Democratic presidential nominee Joe Biden maintains a double-digit national lead over Donald Trump, but a new poll conducted on behalf of The Independent shows some warning signs for the former vice president.
Mr Biden has the support of 52 per cent of voters against the president’s 42 per cent, with Americans deeply concerned about Mr Trump’s handling of the coronavirus crisis, according to a survey conducted by JL Partners and The Independent.
There are deep partisan divides among voters over the two candidates’ endorsement of a coronavirus vaccine. Mr Trump saying a potential vaccine is safe drives confidence in one lower than Mr Biden saying the same. The president received low marks on a number of other issues and has just two weeks to change enough voters’ minds if he wants to secure a second term.

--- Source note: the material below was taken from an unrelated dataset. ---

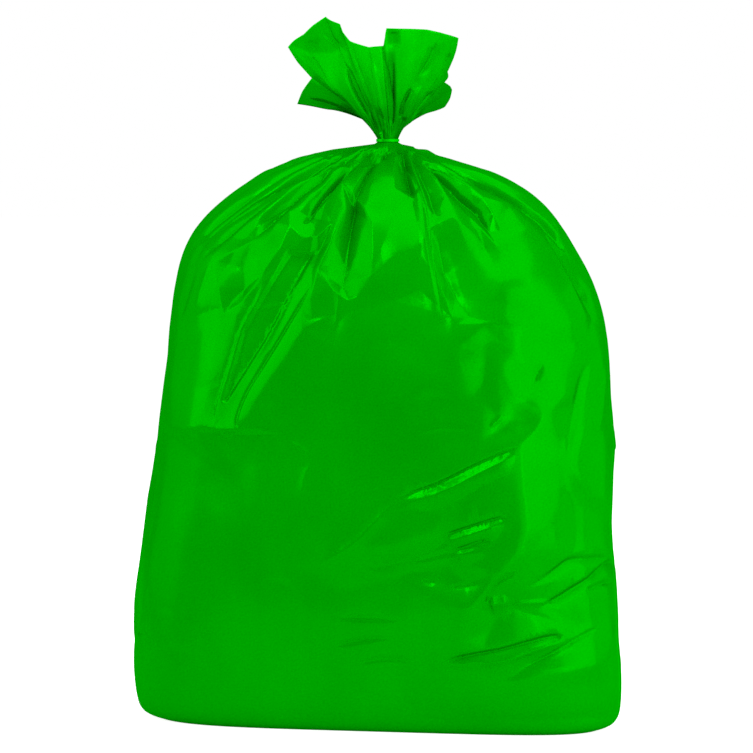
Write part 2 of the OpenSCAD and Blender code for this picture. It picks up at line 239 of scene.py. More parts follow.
# Folds of the bag's front. Each has a line, as places in the front view in picture pixels, the widths of
# its two sides in pixels, its rise in millimetres, the shares of the line over which it fades in and out,
# and its crispness. The second side is right of a line that runs down, and above one that runs right
FRONT_FOLDS = {
    "left shoulder, long valley": (
        [(352, 158), (320, 169), (293, 181), (262, 197), (232, 216), (207, 236), (190, 254)],
        11, 4, -8, 0.1, 0.2, 0.3),
    "left shoulder, low valley": (
        [(290, 190), (262, 207), (240, 224), (220, 242), (203, 262)], 8, 5, -4.5, 0.35, 0.25, 0.4),
    "left shoulder, third valley": (
        [(336, 168), (308, 186), (288, 204), (270, 221), (253, 240)], 10, 7, -7, 0.15, 0.25, 0.3),
    "hook, valley": (
        [(352, 163), (335, 182), (320, 197), (307, 217), (300, 224)], 4, 4, -3, 0.1, 0.4, 0.8),
    "centre valley, upper": (
        [(391, 147), (372, 165), (360, 187), (354, 206), (349, 234), (345, 262)], 5, 5, -5, 0.05, 0.6, 0.5),
    "long tuck, second line": (
        [(315, 280), (292, 318), (274, 348), (262, 368), (249, 389), (241, 407), (238, 420), (239, 430)],
        2.4, 2.4, -1.8, 0.1, 0.1, 0.9),
    "long tuck, dark side": (
        [(262, 283), (252, 303), (240, 326), (234, 343), (229, 361), (223, 380), (218, 398), (215, 412),
        (215, 430)],
        8, 3.2, -1.9, 0.12, 0.1, 1),
    "long tuck, foot": ([(217, 430), (228, 432), (240, 431)], 2, 12, 1.8, 0.15, 0.15, 0.9),
    "left cheek, fall": ([(200, 262), (188, 300), (182, 322)], 6, 4, -1.4, 0.3, 0.4, 0.7),
    "left cheek, second fall": ([(212, 262), (203, 290), (196, 315)], 4, 4, 1, 0.3, 0.5, 0.6),
    "left cheek, lower edge": (
        [(178, 431), (205, 428), (250, 430), (300, 434)], 5, 26, 1.4, 0.25, 0.4, 0.6),
    "right of neck, lens": ([(404, 148), (407, 172), (414, 198)], 4, 4, -3, 0.1, 0.2, 0.8),
    "right shoulder, dark wedge": (
        [(421, 160), (445, 180), (462, 196), (477, 209), (483, 220), (491, 237)],
        3.5, 4, -3, 0.1, 0.2, 0.8),
    "right shoulder, long line": (
        [(421, 160), (452, 172), (485, 186), (515, 200), (540, 217), (556, 235), (566, 249)],
        2.8, 2.8, -4.6, 0.08, 0.06, 1),
    "right shoulder, fall valley": (
        [(540, 226), (562, 256), (578, 284), (590, 305)], 3, 4, -1.5, 0.2, 0.2, 0.8),
    "right edge, fall": ([(590, 355), (580, 390), (572, 430), (566, 470)], 5, 7, -2, 0.2, 0.4, 0.7),
    "right edge, second fall": ([(606, 360), (602, 400), (597, 440)], 4, 6, 1.4, 0.3, 0.3, 0.8),
    "right chest, spot": ([(545, 358), (538, 372), (531, 386)], 7, 8, -1.6, 0.4, 0.3, 0.1),
    "right chest, nick": ([(489, 428), (496, 422), (503, 415)], 3, 3, 1.2, 0.3, 0.3, 0.9),
    "right chest, lower line": ([(412, 436), (440, 428), (478, 430)], 5, 5, -0.9, 0.3, 0.3, 0.6),
    "first slash": (
        [(386, 502), (410, 493), (432, 486), (450, 478), (472, 467), (494, 457), (518, 446)],
        9, 2.5, -3.4, 0.3, 0.15, 1),
    "first slash, lip": (
        [(386, 510), (412, 502), (436, 494), (455, 486), (476, 474), (498, 463), (518, 453)],
        14, 9, 2.4, 0.3, 0.15, 1),
    "second slash": (
        [(444, 536), (460, 530), (476, 525), (491, 520), (508, 516)], 7, 2.5, -3.1, 0.15, 0.15, 1),
    "second slash, lip": (
        [(444, 541), (461, 537), (477, 532), (491, 526), (508, 519)], 14, 7, 2.3, 0.15, 0.3, 1),
    "third slash": ([(455, 550), (467, 546), (478, 542), (492, 539)], 6, 2.5, -2.4, 0.15, 0.15, 1),
    "third slash, lip": ([(455, 554), (467, 552), (478, 548), (492, 542)], 12, 6, 1.95, 0.15, 0.3, 1),
    "third slash, long": ([(405, 565), (440, 555), (470, 549), (497, 546)], 5, 4, -1.3, 0.4, 0.3, 0.8),
    "fourth slash": ([(420, 580), (428, 582), (437, 583)], 4, 3, -1.4, 0.3, 0.3, 0.9),
    "fifth slash": ([(448, 587), (462, 586), (478, 586)], 4, 3, -1.6, 0.3, 0.3, 0.9),
    "belly, dark wave": ([(360, 570), (400, 561), (440, 545), (462, 528)], 12, 10, -1.8, 0.3, 0.3, 0.5),
    "belly, light streak": ([(318, 566), (350, 546), (377, 520), (402, 494)], 12, 9, 1.6, 0.3, 0.3, 0.5),
    "knot, valley": (
        [(487, 606), (489, 594), (497, 582), (509, 575), (519, 572)], 4, 4, -2.4, 0.15, 0.3, 0.6),
    "knot, bead": ([(488, 605), (499, 603), (510, 601)], 12, 8, 5.6, 0.25, 0.25, 1),
    "fan, first wrinkle": (
        [(520, 590), (540, 580), (556, 570), (572, 560), (592, 558), (612, 557)],
        9, 4, -3.6, 0.4, 0.1, 0.6),
    "fan, second wrinkle": (
        [(540, 606), (556, 600), (572, 591), (590, 580), (602, 569), (614, 559)],
        8, 4, -5, 0.25, 0.05, 0.7),
    "fan, third wrinkle": ([(510, 604), (535, 603), (556, 602)], 4, 4, 1.8, 0.2, 0.4, 0.8),
    "fan, fourth wrinkle": ([(512, 608), (540, 617), (566, 626)], 7, 7, -0.9, 0.2, 0.4, 0.2),
    "fan, corner": ([(588, 592), (602, 584), (614, 582)], 4, 4, -3, 0.2, 0.2, 0.8),
    "low loop": (
        [(440, 662), (470, 655), (500, 650), (530, 642), (552, 637), (566, 637)],
        7, 4, -4.6, 0.15, 0.15, 0.8),
    "low loop, inner": ([(470, 664), (505, 660), (535, 650), (560, 642)], 4, 4, 2.2, 0.2, 0.2, 0.8),
    "low wedge": ([(524, 668), (550, 655), (575, 641), (603, 626)], 3, 3, -1.8, 0.15, 0.15, 0.8),
    "low band": ([(440, 668), (480, 672), (520, 678)], 10, 12, -1.4, 0.2, 0.3, 0.6),
    "low left, first wrinkle": ([(333, 647), (362, 640), (402, 637)], 5, 4, -1.5, 0.3, 0.4, 0.7),
    "low left, second wrinkle": ([(335, 618), (370, 618), (405, 621)], 5, 4, -1.2, 0.3, 0.4, 0.7),
    "low left, third wrinkle": ([(350, 665), (385, 659), (420, 662)], 5, 5, -1.2, 0.3, 0.3, 0.6),
    "belly, nick": ([(291, 440), (302, 449), (313, 458)], 3, 3, 1, 0.3, 0.3, 0.9),
    "belly, long fall": ([(313, 458), (302, 490), (301, 548)], 7, 9, 1, 0.2, 0.5, 0.5),
    "left edge, fall": ([(154, 462), (149, 500), (145, 560)], 5, 8, -2.4, 0.2, 0.3, 0.7),
    "left edge, second fall": ([(170, 330), (163, 390), (158, 450)], 5, 7, -1.6, 0.3, 0.3, 0.6),
    "left edge, nick": ([(137, 632), (144, 634), (152, 638)], 3, 3, -1.8, 0.2, 0.3, 0.8),
    "left edge, low fall": ([(146, 580), (142, 620), (141, 670)], 4, 6, 1.4, 0.3, 0.4, 0.6),
}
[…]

But the poll found ample reasons for Mr Biden and his campaign team to worry.
Political prognosticators for months have said he needs large numbers of white college-educated and Black voters to cast ballots in his favor. But the survey of more than 1,000 people shows Mr Biden lagging behind the last Democratic presidential nominee with both groups. Pundits say, because this appears to be a turnout election, he needs big numbers of both in the right states to offset an expected big conservative turnout.
Mr Biden leads among white people with a college degree by 10 percentage points, which would be worse than Hillary Clinton’s 2016 performance with that voting bloc.
Among Black voters, Mr Biden has a 72 per cent lead – over 10 points worse than Ms Clinton.
Mr Biden has struggled at times to reach out to the Black community.
During a town hall last week, a participant referred to Mr Biden’s appearance on a radio show hosted by Charlamagne tha God, and asked: “Besides ‘you ain’t Black’, what do you have to say to young Black voters who see voting for you as further participation in a system that continually fails to protect them?”
Mr Biden had told the show: “I tell you if you have a problem figuring out whether you’re for me or Trump, then you ain’t Black.”
The president has tried to lock up some support from Black voters by describing their collective economic situation as stronger since he took office – and by saying Democratic politicians have let them down for decades.
“Obama is going to start campaigning. I said, is that good or bad? Because I think it’s a good thing because you know they did a lousy job and I wouldn’t be president of the United States if they did a good job,” Mr Trump said during a campaign rally late last week.
“African-American income, think of this, grew nine times more than it did under Biden and Obama, right?” he added. “That’s a big number.”
Mr Trump’s claims are in line with data compiled by the Bureau of Labor Statistics. But that agency notes in a report that the unemployment rate for Black Americans is 6.1 per cent, while in 2019 it “was considerably higher than the overall rate of 3.7 per cent”.
On the flip side, the survey shows Mr Biden doing better with Latino voters than Ms Clinton did four years ago. He has the support of 57 per cent lead, compared to her 38 per cent.
But in another possible warning for team Biden, JL partners adds this caveat: “Note that the September poll showed Trump performing slightly better than in 2016.”
There are indicators Mr Biden is underperforming compared to a Democratic nominee who lost the Electoral College race to Mr Trump, but James Johnson, a former Downing Street pollster and JL Partners founder, says time could be the former vice president’s biggest ally with just two weeks of campaigning left.
“With two weeks to go, Donald Trump is running out of time. After all the trials and tribulations of the last few weeks, Biden continues to hold a clear 10-point lead with likely voters,” he said, “a margin which would take him into the White House even in the event of significant polling error.”
JL Partners was commissioned to poll American voters on behalf of The Independent and spoke to 1,034 respondents across the US.